[START]

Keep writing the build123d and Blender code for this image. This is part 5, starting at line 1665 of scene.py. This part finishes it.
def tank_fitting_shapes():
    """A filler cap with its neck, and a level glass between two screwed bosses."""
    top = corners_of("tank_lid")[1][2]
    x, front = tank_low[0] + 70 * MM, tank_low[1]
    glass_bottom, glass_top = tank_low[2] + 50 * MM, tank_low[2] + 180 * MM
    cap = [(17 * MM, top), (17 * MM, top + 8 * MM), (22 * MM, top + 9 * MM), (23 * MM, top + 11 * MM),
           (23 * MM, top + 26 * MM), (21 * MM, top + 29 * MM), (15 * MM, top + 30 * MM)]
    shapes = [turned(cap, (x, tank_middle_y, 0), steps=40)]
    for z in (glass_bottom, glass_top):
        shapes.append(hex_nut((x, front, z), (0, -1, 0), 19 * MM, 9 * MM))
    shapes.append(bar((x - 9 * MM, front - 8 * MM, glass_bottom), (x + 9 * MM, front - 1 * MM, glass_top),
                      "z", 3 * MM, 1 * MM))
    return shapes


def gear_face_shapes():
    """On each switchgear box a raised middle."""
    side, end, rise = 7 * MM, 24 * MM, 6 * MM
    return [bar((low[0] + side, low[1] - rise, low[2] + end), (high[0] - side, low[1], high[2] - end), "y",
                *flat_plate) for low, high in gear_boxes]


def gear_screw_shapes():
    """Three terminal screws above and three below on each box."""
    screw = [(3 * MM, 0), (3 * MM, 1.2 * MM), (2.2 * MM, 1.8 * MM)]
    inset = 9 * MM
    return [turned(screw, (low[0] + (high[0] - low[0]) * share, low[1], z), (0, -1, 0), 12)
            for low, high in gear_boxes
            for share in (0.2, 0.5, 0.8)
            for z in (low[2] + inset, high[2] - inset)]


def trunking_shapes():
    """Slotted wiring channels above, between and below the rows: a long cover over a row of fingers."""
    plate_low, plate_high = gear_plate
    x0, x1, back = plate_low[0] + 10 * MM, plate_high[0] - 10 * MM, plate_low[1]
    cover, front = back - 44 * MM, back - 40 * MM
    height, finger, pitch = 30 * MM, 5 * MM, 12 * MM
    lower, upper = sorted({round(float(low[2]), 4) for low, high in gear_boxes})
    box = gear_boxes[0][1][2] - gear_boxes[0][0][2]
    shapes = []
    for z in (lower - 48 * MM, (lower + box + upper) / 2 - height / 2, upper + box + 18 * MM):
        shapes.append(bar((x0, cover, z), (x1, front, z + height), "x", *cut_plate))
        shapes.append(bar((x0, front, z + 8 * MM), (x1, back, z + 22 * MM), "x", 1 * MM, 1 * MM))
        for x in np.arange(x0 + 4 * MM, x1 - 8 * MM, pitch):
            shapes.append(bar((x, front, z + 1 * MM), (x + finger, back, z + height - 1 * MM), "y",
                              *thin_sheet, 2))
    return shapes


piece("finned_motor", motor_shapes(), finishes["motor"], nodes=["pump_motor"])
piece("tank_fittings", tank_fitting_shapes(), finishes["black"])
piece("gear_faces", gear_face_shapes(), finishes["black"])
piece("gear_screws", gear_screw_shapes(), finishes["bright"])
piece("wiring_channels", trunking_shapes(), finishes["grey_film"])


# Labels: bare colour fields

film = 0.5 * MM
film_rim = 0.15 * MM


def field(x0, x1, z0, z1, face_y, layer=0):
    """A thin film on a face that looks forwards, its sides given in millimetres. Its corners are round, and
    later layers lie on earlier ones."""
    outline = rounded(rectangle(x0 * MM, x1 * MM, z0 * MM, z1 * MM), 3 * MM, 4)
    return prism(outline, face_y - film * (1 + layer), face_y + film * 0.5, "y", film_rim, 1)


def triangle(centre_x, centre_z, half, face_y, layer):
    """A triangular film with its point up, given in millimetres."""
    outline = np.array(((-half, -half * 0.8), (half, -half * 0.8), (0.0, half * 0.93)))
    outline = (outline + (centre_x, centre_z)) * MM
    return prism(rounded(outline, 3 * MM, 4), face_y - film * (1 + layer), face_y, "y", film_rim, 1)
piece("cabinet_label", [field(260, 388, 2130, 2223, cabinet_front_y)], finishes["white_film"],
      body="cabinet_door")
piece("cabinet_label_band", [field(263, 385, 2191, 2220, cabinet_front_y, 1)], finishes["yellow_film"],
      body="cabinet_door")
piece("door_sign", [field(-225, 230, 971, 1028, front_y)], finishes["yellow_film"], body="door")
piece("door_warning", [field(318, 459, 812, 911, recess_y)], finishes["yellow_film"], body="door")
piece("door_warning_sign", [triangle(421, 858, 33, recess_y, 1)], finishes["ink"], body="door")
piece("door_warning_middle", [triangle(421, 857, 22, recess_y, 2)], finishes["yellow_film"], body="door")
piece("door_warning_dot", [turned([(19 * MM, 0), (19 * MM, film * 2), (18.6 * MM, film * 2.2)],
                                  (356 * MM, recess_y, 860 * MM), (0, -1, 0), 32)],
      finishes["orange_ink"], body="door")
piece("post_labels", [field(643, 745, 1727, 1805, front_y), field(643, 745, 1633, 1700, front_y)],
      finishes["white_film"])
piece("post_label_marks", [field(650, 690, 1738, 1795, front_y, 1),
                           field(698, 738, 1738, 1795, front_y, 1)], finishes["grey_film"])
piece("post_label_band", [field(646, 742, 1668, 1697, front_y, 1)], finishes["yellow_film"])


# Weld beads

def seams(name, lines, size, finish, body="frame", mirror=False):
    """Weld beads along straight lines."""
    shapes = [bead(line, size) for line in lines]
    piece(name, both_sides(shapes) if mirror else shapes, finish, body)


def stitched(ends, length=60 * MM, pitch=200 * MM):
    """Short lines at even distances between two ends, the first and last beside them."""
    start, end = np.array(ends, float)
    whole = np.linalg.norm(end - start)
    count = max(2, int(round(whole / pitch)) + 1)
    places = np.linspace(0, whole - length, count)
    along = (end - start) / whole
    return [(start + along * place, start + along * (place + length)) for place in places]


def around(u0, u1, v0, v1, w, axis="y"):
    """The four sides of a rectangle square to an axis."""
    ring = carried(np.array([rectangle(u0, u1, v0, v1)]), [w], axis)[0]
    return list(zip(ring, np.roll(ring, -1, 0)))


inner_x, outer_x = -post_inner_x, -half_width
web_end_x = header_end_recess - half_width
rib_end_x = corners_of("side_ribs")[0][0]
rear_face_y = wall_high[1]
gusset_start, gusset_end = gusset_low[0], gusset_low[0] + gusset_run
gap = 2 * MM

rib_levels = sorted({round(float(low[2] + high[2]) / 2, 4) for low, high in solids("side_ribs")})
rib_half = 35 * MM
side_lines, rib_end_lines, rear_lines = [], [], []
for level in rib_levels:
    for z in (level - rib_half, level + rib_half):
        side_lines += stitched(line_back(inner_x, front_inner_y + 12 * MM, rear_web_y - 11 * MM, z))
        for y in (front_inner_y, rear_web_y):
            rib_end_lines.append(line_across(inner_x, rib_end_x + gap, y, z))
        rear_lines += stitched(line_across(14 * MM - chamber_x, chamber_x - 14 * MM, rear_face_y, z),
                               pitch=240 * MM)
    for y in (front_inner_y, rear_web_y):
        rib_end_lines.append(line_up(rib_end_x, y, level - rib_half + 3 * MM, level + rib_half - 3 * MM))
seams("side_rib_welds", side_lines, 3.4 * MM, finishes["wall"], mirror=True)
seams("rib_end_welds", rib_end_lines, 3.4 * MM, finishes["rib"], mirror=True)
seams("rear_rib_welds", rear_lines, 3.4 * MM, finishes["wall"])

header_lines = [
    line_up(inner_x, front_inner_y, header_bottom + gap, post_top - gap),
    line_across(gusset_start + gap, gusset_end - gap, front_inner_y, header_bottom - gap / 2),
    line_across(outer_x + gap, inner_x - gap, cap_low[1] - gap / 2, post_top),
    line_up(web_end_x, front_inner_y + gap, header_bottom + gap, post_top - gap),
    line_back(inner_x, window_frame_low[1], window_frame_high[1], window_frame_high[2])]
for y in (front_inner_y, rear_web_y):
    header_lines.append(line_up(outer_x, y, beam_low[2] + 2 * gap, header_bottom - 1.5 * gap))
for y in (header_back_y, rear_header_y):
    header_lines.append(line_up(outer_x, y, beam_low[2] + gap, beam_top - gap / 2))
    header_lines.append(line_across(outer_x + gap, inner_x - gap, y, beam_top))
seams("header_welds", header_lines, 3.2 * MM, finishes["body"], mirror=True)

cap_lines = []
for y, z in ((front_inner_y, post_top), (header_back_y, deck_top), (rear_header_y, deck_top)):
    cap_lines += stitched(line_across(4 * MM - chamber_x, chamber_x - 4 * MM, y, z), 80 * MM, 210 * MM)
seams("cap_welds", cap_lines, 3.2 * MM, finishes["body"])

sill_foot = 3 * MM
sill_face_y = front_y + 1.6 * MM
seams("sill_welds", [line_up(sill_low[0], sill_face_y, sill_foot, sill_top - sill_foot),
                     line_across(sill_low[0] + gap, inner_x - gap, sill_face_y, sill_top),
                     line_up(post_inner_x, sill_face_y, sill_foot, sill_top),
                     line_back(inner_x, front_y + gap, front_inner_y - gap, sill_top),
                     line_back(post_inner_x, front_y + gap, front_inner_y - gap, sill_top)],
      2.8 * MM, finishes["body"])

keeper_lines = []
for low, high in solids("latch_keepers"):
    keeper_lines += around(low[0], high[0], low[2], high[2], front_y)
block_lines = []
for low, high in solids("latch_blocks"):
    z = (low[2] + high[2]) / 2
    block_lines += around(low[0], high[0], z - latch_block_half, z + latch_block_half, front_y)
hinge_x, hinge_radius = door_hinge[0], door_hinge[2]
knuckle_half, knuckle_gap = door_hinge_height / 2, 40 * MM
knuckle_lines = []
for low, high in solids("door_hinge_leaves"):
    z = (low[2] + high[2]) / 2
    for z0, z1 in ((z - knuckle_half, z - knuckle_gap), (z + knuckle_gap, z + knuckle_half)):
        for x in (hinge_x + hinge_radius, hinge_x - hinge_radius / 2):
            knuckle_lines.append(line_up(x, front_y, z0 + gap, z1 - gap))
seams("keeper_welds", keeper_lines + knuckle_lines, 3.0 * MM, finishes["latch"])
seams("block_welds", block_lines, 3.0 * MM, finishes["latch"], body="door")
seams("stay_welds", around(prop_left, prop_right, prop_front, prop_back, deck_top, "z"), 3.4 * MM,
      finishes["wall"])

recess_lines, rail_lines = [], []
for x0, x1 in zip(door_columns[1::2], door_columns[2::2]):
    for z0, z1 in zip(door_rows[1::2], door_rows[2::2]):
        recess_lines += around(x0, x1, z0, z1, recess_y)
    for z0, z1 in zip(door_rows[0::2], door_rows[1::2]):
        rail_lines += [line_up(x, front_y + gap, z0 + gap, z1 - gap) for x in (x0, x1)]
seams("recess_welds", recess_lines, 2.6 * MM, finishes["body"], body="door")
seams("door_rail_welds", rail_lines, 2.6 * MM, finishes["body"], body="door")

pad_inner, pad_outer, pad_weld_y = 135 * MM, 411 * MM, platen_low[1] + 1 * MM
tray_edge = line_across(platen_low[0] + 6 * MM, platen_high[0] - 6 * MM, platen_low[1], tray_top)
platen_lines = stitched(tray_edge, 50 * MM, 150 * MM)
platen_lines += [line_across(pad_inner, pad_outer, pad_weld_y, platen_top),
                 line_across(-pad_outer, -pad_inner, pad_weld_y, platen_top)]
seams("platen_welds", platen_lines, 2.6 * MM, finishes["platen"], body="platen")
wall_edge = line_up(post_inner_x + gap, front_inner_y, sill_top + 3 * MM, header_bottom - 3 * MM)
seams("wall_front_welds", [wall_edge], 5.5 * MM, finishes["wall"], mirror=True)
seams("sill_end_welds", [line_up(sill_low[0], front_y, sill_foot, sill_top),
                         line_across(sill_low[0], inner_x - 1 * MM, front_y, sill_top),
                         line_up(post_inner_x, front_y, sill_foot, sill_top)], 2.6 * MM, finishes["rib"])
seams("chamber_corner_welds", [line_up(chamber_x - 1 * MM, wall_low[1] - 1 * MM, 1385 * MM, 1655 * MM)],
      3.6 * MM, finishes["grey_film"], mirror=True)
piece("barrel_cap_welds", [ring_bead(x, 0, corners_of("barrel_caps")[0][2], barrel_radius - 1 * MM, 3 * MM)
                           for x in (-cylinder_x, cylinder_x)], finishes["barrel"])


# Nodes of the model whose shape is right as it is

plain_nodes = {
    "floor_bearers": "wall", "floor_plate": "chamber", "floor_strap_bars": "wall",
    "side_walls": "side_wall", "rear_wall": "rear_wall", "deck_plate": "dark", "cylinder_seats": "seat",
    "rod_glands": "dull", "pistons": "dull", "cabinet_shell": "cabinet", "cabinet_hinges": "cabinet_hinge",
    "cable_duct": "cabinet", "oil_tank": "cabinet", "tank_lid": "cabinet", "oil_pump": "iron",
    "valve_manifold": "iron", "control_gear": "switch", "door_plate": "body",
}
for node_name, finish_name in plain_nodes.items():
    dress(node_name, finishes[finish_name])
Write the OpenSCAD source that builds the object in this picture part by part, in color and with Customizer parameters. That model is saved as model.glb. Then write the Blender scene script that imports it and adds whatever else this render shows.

[END]

TASK DESCRIPTION: Please give an exact restatement of only the lines from the beginning of the material above to the line with "high in gear_boxes]", inclusive.

COMPLETE OUTPUT:
Keep writing the build123d and Blender code for this image. This is part 5, starting at line 1665 of scene.py. This part finishes it.
def tank_fitting_shapes():
    """A filler cap with its neck, and a level glass between two screwed bosses."""
    top = corners_of("tank_lid")[1][2]
    x, front = tank_low[0] + 70 * MM, tank_low[1]
    glass_bottom, glass_top = tank_low[2] + 50 * MM, tank_low[2] + 180 * MM
    cap = [(17 * MM, top), (17 * MM, top + 8 * MM), (22 * MM, top + 9 * MM), (23 * MM, top + 11 * MM),
           (23 * MM, top + 26 * MM), (21 * MM, top + 29 * MM), (15 * MM, top + 30 * MM)]
    shapes = [turned(cap, (x, tank_middle_y, 0), steps=40)]
    for z in (glass_bottom, glass_top):
        shapes.append(hex_nut((x, front, z), (0, -1, 0), 19 * MM, 9 * MM))
    shapes.append(bar((x - 9 * MM, front - 8 * MM, glass_bottom), (x + 9 * MM, front - 1 * MM, glass_top),
                      "z", 3 * MM, 1 * MM))
    return shapes


def gear_face_shapes():
    """On each switchgear box a raised middle."""
    side, end, rise = 7 * MM, 24 * MM, 6 * MM
    return [bar((low[0] + side, low[1] - rise, low[2] + end), (high[0] - side, low[1], high[2] - end), "y",
                *flat_plate) for low, high in gear_boxes]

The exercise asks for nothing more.